The victims, all women, received bouquets filled with poisonous flowers. Digging deeper, Saffron discovers that the bouquets may be more than just unpleasant flowers— there may be a hidden message within them, revealed through the use of the old Victorian practice of floriography. A dire message, indeed, as each woman who received the flowers has turned up dead.
Alongside Dr. Lee and her best friend, Elizabeth, Saffron trails a group of suspects through a dark jazz club, a lavish country estate, and a glittering theatre, delving deeper into a part of society she thought she’d left behind forever.

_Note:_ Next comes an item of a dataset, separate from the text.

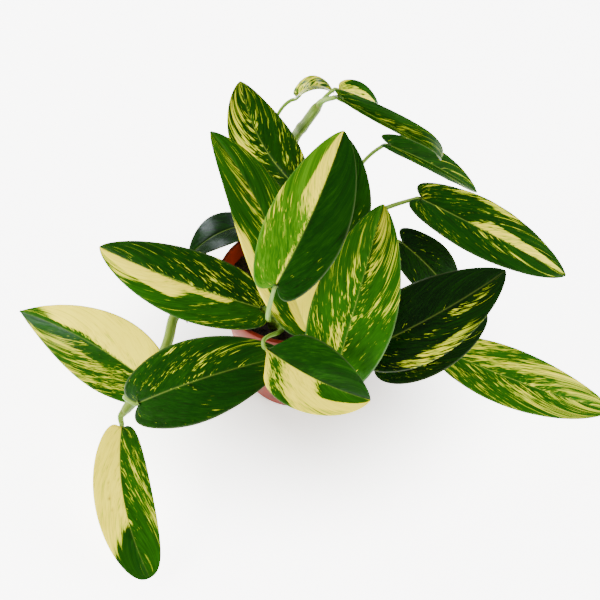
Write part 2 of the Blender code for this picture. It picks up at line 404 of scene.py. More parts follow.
@dataclass(frozen=True)
class LeafSkin(Finish):
    """Living leaf, grown: a waxed skin over green and uncoloured tissue.

    The wax gives the eye a soft, wide highlight.  Where the tissue has no green the leaf is
    cream, in streaks that run out along its side veins.  Each layer of streaks is a width
    across the veins, a length along them and a share: flecks, streaks and broad drifts.
    """

    side: Side = Side.UPPER
    layers_mm: tuple[tuple[float, float, float], ...] = (
        (1.7, 2.8, 0.42),
        (6.5, 8.0, 0.33),
        (30.0, 18.0, 0.25),
    )
    contrast: float = 3.0
    green_contrast: float = 1.0
    gloss: float = 0.3
    cream_seed: float = 7.0
    green_seed: float = 31.0
    greens: tuple[tuple[float, str], ...] = (
        (0.0, "#051902"),
        (0.28, "#0D3401"),
        (0.55, "#1F5402"),
        (0.90, "#5A8E10"),
    )
    creams: tuple[tuple[float, str], ...] = (
        (0.30, "#567F0C"),
        (0.42, "#AFBC22"),
        (0.56, "#EAD822"),
        (0.76, "#FFEE30"),
    )
    cream_depth: float = 0.7
    cream_edge: tuple[float, float] = (0.43, 0.57)
    rib: tuple[float, str] = (0.25, "#9DB84E")
    margin: tuple[float, str] = (0.06, "#B9C780")
    spot: str = "#7A5A2C"
    underside: tuple[float, str] = (0.42, "#4C6430")
    fine_ribs_mm: tuple[float, float] = (0.7, 12.0)
    fine_rib_depth_mm: float = 0.35
    fine_rib_strength: float = 0.35

    def streaks(
        self, tree: bpy.types.NodeTree, place: bpy.types.NodeSocket, seed: float
    ) -> bpy.types.NodeSocket:
        """Noise drawn out along the side veins.

        Args:
            tree: The material's tree.
            place: Millimetres across and along the side veins.
            seed: Moves the noise to another part of its field.

        Returns:
            The noise, with a mean near one half.
        """
        total: bpy.types.NodeSocket | float = 0.0
        for across, along, share in self.layers_mm:
            scaled = node(
                tree,
                "ShaderNodeMapping",
                Vector=place,
                Scale=(1 / across, 1 / along, 1.0),
                Location=(seed, seed, seed),
            )
            noise = node(
                tree,
                "ShaderNodeTexNoise",
                Vector=scaled.outputs[0],
                Scale=1.0,
                Detail=2.0,
                Distortion=0.4,
            )
            total = maths(tree, "MULTIPLY_ADD", noise.outputs[0], share, total)
        return total

    def build(self) -> bpy.types.Material:
        """Make the material.

        Returns:
            The leaf's material on this side.
        """
        material, tree, shader = self.shader()
        veins = node(tree, "ShaderNodeAttribute", {"attribute_name": "veins"}).outputs["Vector"]
        tone = node(tree, "ShaderNodeAttribute", {"attribute_name": "tone"}).outputs["Vector"]
        edge = node(tree, "ShaderNodeAttribute", {"attribute_name": "edge"}).outputs["Vector"]
        cream_wish, light_wish, on_rib = node(tree, "ShaderNodeSeparateXYZ", Vector=tone).outputs
        at_margin, spots, _ = node(tree, "ShaderNodeSeparateXYZ", Vector=edge).outputs

        def pushed(
            wish: bpy.types.NodeSocket, seed: float, contrast: float
        ) -> bpy.types.NodeSocket:
            """Break a wish for a colour up by the streaks.

            Args:
                wish: The wish, from 0 to 1.
                seed: Picks the streaks.
                contrast: How strongly they show.

            Returns:
                The wish with the streaks added.
            """
            spread = maths(tree, "SUBTRACT", self.streaks(tree, veins, seed), 0.5)
            return maths(tree, "MULTIPLY_ADD", spread, contrast, wish)

        green = ramp(tree, pushed(light_wish, self.green_seed, self.green_contrast), self.greens)
        creamy = pushed(cream_wish, self.cream_seed, self.contrast)
        pale = ramp(tree, maths(tree, "MULTIPLY", creamy, self.cream_depth), self.creams)
        crisp = node(tree, "ShaderNodeMapRange", {"interpolation_type": "SMOOTHSTEP"}, Value=creamy)
        crisp.inputs["From Min"].default_value = self.cream_edge[0]
        crisp.inputs["From Max"].default_value = self.cream_edge[1]
        colour = mixed(tree, crisp.outputs[0], green, pale)
        for where, (share, tint) in ((on_rib, self.rib), (at_margin, self.margin)):
            colour = mixed(tree, maths(tree, "MULTIPLY", where, share), colour, tint)
        colour = mixed(tree, spots, colour, self.spot)
        if self.side is Side.LOWER:
            share, tint = self.underside
            colour = mixed(tree, share, colour, tint)
        tree.links.new(colour, shader.inputs["Base Color"])
        shader.inputs["Specular IOR Level"].default_value = self.gloss
        width, length = self.fine_ribs_mm
        fine = node(tree, "ShaderNodeMapping", Vector=veins, Scale=(1 / width, 1 / length, 1.0))
        ribbing = node(tree, "ShaderNodeTexNoise", Vector=fine.outputs[0], Scale=1.0, Detail=2.0)
        self.bump(
            tree, shader, ribbing.outputs[0], self.fine_rib_depth_mm, self.fine_rib_strength
        )
        return material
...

Will Saffron be able to catch the killer before they send their next bouquet, or will she find herself with fatal flowers of her own in Kate Khavari’s second intoxicating installment.
PUBLISHERS WEEKLY
Floriography helps uncover a killer in Khavari's appealing if uneven second Saffron Everleigh mystery (following 2022's A Botanist's Guide to Flowers and Poisons). In 1923 London, Saffron has rejected her suffocating aristocratic background to pursue her passion: botany. Shortly after she and her research partner, Michael Lee, return from treating a child poisoned by an innocent-looking white flower, a local detective inspector recruits the two to consult on a pair of murders; in each case, the dead woman received a strange bouquet. Saffron, using the Victorian-era practice of floriography, analyzes the flowers' "meanings" to help decode the murderer's intent, all while being pulled into a romantic triangle with the arrogant Michael and a moody biologist. The sexual tension between the three, though, feels as if it exists to create additional conflict rather than emerging naturally from the characters. The novel sings when Saffron is searching fields and gardens, scrutinizing plants, and studying archaic floral meanings, and Khavari also gets in some gleeful jabs at snobbish academics. Historical mystery fans will want to see where Saffron goes from here.